• October 31, 2017 at 11:57 am#52652

    Small cap stocks: More risk, more reward

    Some of the most successful stock market investors in recent years have invested in shares of small cap companies. Famous investors like Warren Buffet and Peter Lynch have made fortunes from small cap companies because they see neglected, deep potential value before the market does. Numerous studies have shown that small cap stocks, over time, tend to outperform long term stocks, and by a wide margin – typically 2-3% more than their larger cap counterparts. These small gains can add up to substantial gains over time.

    Larger investors don’t typically maintain their holdings in small cap companies, they have to skew their holdings to put more emphasis on larger cap stocks as their portfolio grows larger, and not focusing exclusively on small cap stocks. This can be an advantage for retail individual investors.

    So why do small cap stocks historically produce larger gains than large cap stocks? The answer, basically, is that small cap stocks are riskier, according to several measures which we’ll touch on. But what exactly is considered a small cap stock?

    A small-cap stock is generally one held to be valued at less than $1 billion. A stock with a market cap of less than $100 million is called a micro-cap, and a company with a market cap of less than $50 million is called a nano-cap. Should you invest in small cap stocks? Although small cap stocks have significantly more potential for larger gains, they also carry significantly more risk associated with them.

    Small cap stocks can go through wide volatility swings, especially in declining markets, and most investors can’t stomach that kind of volatility and uncertainty. So investing in them is riskier, according to several measures:

    Market Risk (beta)

    Small cap stocks, and even more so with micro and nano cap companies, tend to be more volatile and have a higher level of market risk than large cap stocks. Market risk measures the risk of one stock investment against the market as a whole, for example, technology or biotechnology stocks generally will be more volatile than stocks in food or utility companies.

    Also, small cap stocks also have higher market risk than large cap stocks because, generally, these firms are less established, have shakier financials, and often do not pay dividends.

    Liquidity Risk

    A liquid asset is one that you can sell quickly, and at fair market value. Stock in small cap companies is often not liquid.

    Small cap stocks can have a high liquidity risk because of their potentially small investor base, so it can be difficult trading into or out of a position in an asset with less trading volume. Many small cap stocks trade on less than 50,000 shares day.

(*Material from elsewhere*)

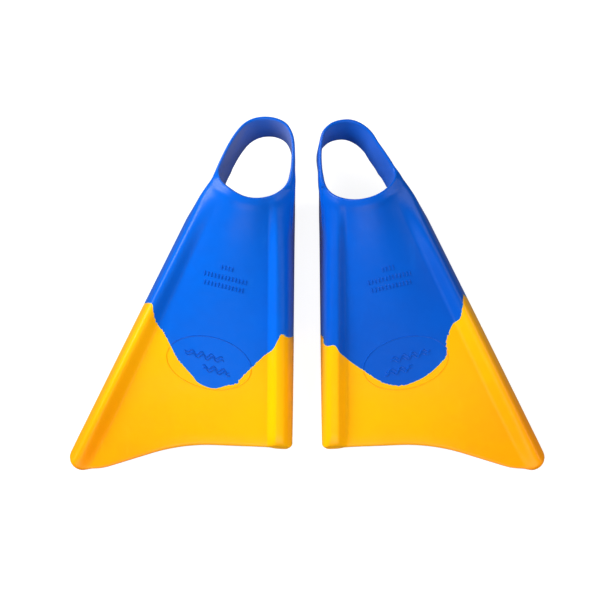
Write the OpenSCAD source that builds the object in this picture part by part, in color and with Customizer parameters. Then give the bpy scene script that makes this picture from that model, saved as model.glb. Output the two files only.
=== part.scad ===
// Pair of short, asymmetric swim fins for bodyboarding, lying flat with the top side up.
// The origin is on the floor, midway between the fins and midway along them. +Y points to the heels,
// +X to the left foot's fin. The left fin is drawn, and the right fin is its mirror image.
// Both fins move together or apart with half_gap, and keep their shape.

/* [Pair] */
// Half of the gap between the two fins, beside the heels
half_gap = 12; // [10:1:20]

/* [Foot pocket] */
// Thickness of the sole
sole_t = 6; // [5:0.5:7]
// Thickness of the cover over the instep and the toes
cover_t = 5; // [4:0.5:6]
// Thickness of the side wall along the inner edge
inner_wall_t = 8; // [7:0.5:9]
// Height of the cover's edge over the instep, above the floor
instep_h = 86; // [80:1:90]
// Diameter of each drain hole in the sole
drain_d = 12; // [6:1:16]

/* [Heel strap] */
// Thickness of the strap round the heel
strap_t = 3.8; // [3.2:0.2:4.4]
// Height of the strap's lower rim above the floor
strap_low = 37; // [35:1:39]
// Height of the strap's upper rim above the floor
strap_high = 72; // [70:1:74]

/* [Blade] */
// Depth of the recess under the web, between the rails
web_recess = 4; // [2:0.5:5]
// Height of the blade hinge above the floor
flex_z = 15; // [14:0.5:16]

/* [Hidden] */

// The fin is drawn for this half gap
drawn_gap = 12;

blue = "#0a5fd6";
yellow = "#fdbf08";

// Both hinges cross the foot at this angle, and so square to the fin's own middle line
splay = 13.6;
across = [cos(splay), sin(splay)];
back = [-sin(splay), cos(splay)];

// A point on the blade hinge, and the radius of the turning ends that meet in it
flex_at = [98, -114];
nose_r = 16.5;
rail_nose_r = 22;
// A point on the strap hinge, its height, and the radius of the strap's turning ends
strap_at = [53, 129.5];
strap_z = 56;
strap_nose_r = 25;
// Clearance between parts that turn against each other
clear = 0.3;

// Outer outline: the inner edge is almost along Y, and the outer edge spreads away from it
inner_foot = 13.3;
edge_lean = 0.009;
outer_foot = 171.6;
outer_slope = 0.5;
outer_cos = cos(atan(outer_slope));
// Distance from either edge to the crest of its rail, and to the foot of the rail's inward slope
wall_in = 5;
crest_in = 17;
rail_in = 32;
// Share of the rail's height at which the side wall ends and the rounded shoulder starts
wall_share = 0.7;

// Heights of the rail's crest, the step down to the panel, and the panel's crown, by Y
rail_heights = [[-188, 12], [-160, 18], [-125, 26], [-85, 35], [-50, 42], [0, 51], [50, 60],
    [90, 67], [115, 71.5], [135, 72]];
steps_down = [[-188, 4], [-160, 7], [-125, 9], [-85, 9], [-50, 8.5], [0, 7.5], [40, 5.5],
    [65, 3], [88, 0.6], [105, 0]];
crowns = [[-105, 0], [-85, 0.5], [-50, 2], [0, 5], [50, 10], [100, instep_h - lookup(100, rail_heights)]];
// The trailing edge, as Y by X, and how far the top falls towards it
trailing = [[15, -165.1], [100, -162.1], [125, -162.7], [150, -165.8], [175, -172.8], [200, -180.8],
    [220, -186], [245, -188.4]];
trailing_share = 0.6;
trailing_fall = 20;
// The recess under the web: how far it takes to deepen from the rails, and from the pocket at a Y
recess_side = 13;
recess_start = -92;
recess_run = 25;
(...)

    Also, because of the lighter volume, it is harder for large institutional investors to buy or sell large amounts of the stock without significantly effecting the stock price.

    Information Risk

    Because small cap stocks get less coverage and are under-analyzed, there is also less market awareness for small cap companies. Because they get much less market coverage, they’re generally not followed by many analysts or financial reporters, therefore less coverage equates to less information available about small cap stocks.

    Wall street firms have little incentive to follow small cap stocks because bankers who employ research analysts typically get paid a percentage of the size of the deals they work on, so bankers will put their research resources into larger sources of fees than smaller ones.

    The risks mentioned, market risk, liquidity risk and information risk, might be a negative from some perspectives, but they can also be positive, because higher risk investments generally result in higher realized returns This is primarily why small cap stocks historically return two or three more percent a year than their larger cap counterparts. These small gains can add up to substantial gains over time.

    Most fund managers are not aware of the 5000+ stocks in the US, and 50,000 globally, there are just too many companies to follow in detail. So how do you find companies off the radar from wall street? In my next article I’ll discuss ways to find and invest in small cap stocks.

  • November 3, 2017 at 11:28 am#52668

    Where to Invest in Small Cap Stocks

    Small-cap investing can offer excellent long-term investing possibilities. The easiest way to invest in small-cap stocks is through what is referred to as a “passive” strategy, and invest through an index fund or an exchange-traded fund (ETF), which is basically just a basket of small cap stocks. This strategy gives investors an opportunity to be active in the small cap market without having to do individual research to choose small stocks. Examples of a small cap index include the Russell 2000 ETF (IWM), SPDR S&P 600 Small Cap ETF (SLY), Vanguard Russell 2000 ETF (VTWO) and Vanguard Small Cap Index Fund (VB).

    A passive strategy example could be to invest in a group of small, early stage firms in a fast growing industry, then eventually selling the laggards and adding to the winner, or winners.

    Another method in choosing which small cap stocks to invest in is called an “aggressive” strategy, where you research and select your own small cap stocks. You can try to find companies that have a niche and that can dominate its field. Also, try to focus on deep value, a method used by Warren Buffett, which could eventually lead neglected stocks being realized by the market.

    A famous quote by Peter Lynch says, “The average person is exposed to interesting local companies and products years before professionals.” An aggressive way of choosing which small cap companies to invest in is to find companies that have a niche, and that can dominate its market.

    A good question to ask yourself when considering whether to invest in a small cap company, according to Peter Lynch, is “Can the company be replicated?”. A good example of replication is Starbucks, can its concept be replicated across the country, and is the company profitable?

    But how do you find companies off the radar from wall street? You might be asking yourself, “haven’t all these good companies already been found?”. Believe it or not, most fund managers are not aware of the 5,000+ stocks in the U.S., and over 50,000 globally, because there are just too many companies to follow in great detail. If institutional ownership is less than 50%, then the stock is not widely followed by institutional mutual funds, hedge funds or pension funds.

    But institutions tend to move in herds, so when one institution finds and invests in a good undiscovered small cap company, others follow which can quickly turn a small cap stock into a successful mid cap stock.

    Many small and risky investments end up losing money, and many small cap companies end up going out of business. But those that turn out to be winners can sometimes return multiples on the initial investment. In baseball, a good hitter is one that can get a base hit in just 1 out of 3 plate at-bats. It’s the same way with trading or investing in small-cap stocks, you don’t need to bat a thousand to generate a winning long-term return. Nor do you always need to hit a home run. Putting a successful string of singles and doubles together can help to ensure your success as a small cap trader or investor.